Il est bien connu que l’une des principales solutions pour retrouver un emploi reste de faire appel à ses réseaux. Mais à l’heure de Twitter et Facebook, il vaut mieux parfois faire appel à des relations virtuelles. «Le fait de ne pas maîtriser ou de ne pas être actif sur les réseaux sociaux peut renforcer les préjugés qu’une personne ne soit pas à l’aise avec la technologie ou manque d’adaptabilité», prévient Irina Gioaba.

Rester dans le coup

Daniel Oesch insiste sur le fait qu’il est important pour les travailleurs de ne pas seulement accumuler de l’expérience, mais aussi de se tenir au fait de l’évolution de leur profession. «Nous avons une vraie lacune en Suisse avec la formation continue. Nous manquons d’incitation et d’aides pour continuer à nous former durant nos carrières ou pour nous accompagner en cas de changement», regrette-t-il. «Cela représente un coût social réel, et il n’y a pas grand-chose qui est fait au niveau public pour cela.»

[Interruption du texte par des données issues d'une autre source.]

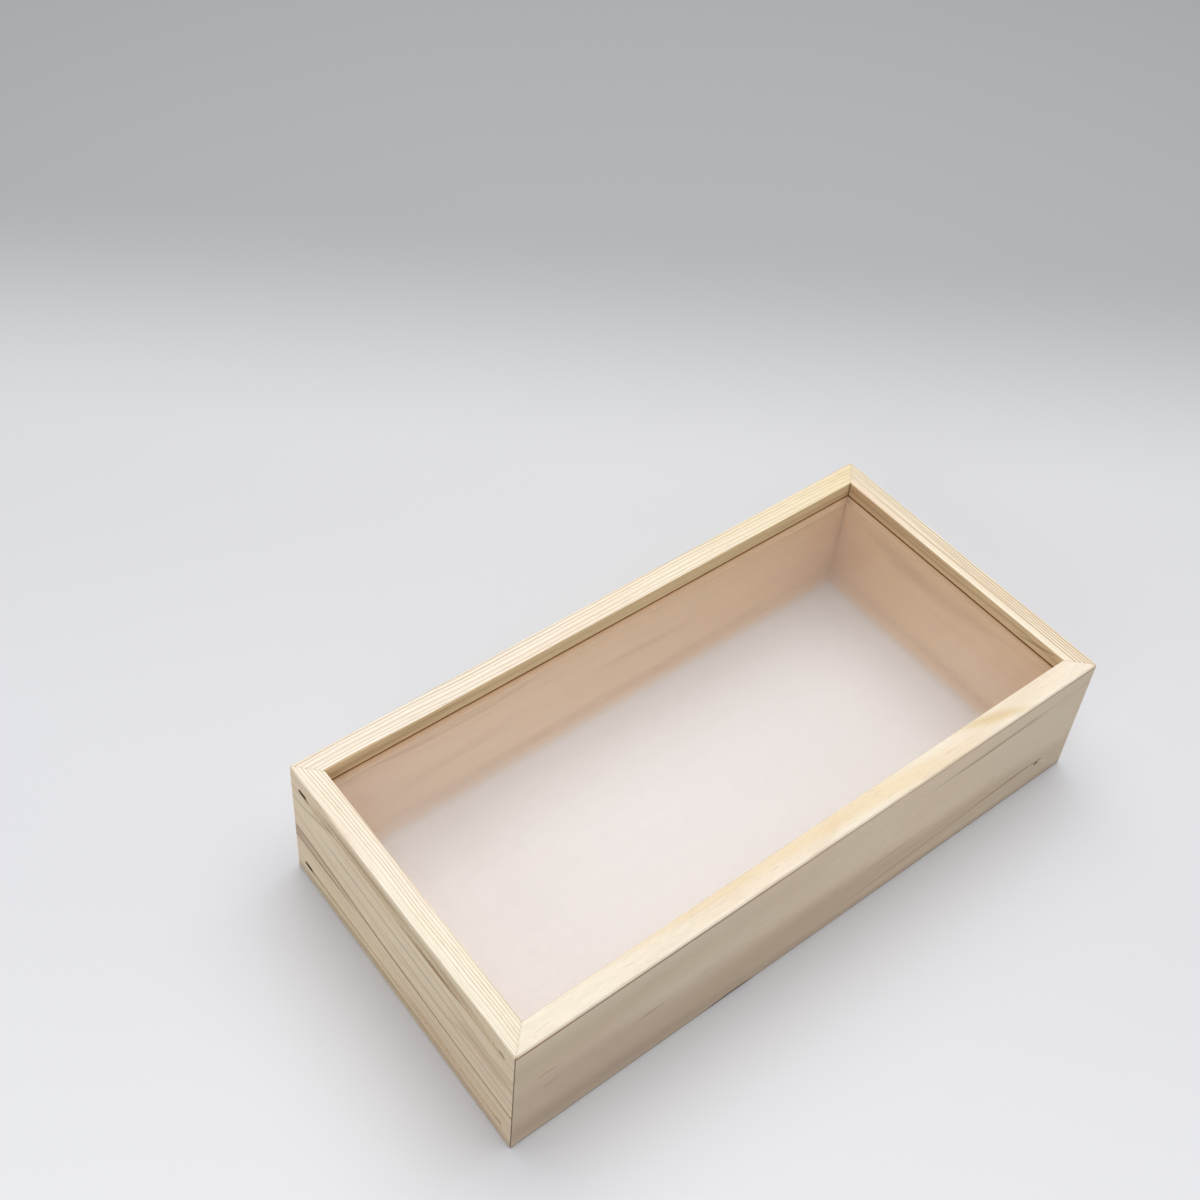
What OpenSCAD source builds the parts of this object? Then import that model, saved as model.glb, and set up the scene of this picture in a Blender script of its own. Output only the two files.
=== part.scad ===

Franciska Krings espère quant à elle un changement dans le monde du travail. «Les recruteurs sont sensibilisés aux questions de racisme et de sexisme. Ils savent qu’il existe une base légale qui interdit les discriminations et détectent immédiatement les stéréotypes liés à ces discriminations. En revanche, on ne parle jamais d’âgisme et souvent ces mêmes recruteurs ne se rendent pas compte que préjuger de quelqu’un et ses capacités uniquement sur la base de son âge est une fausse idée.»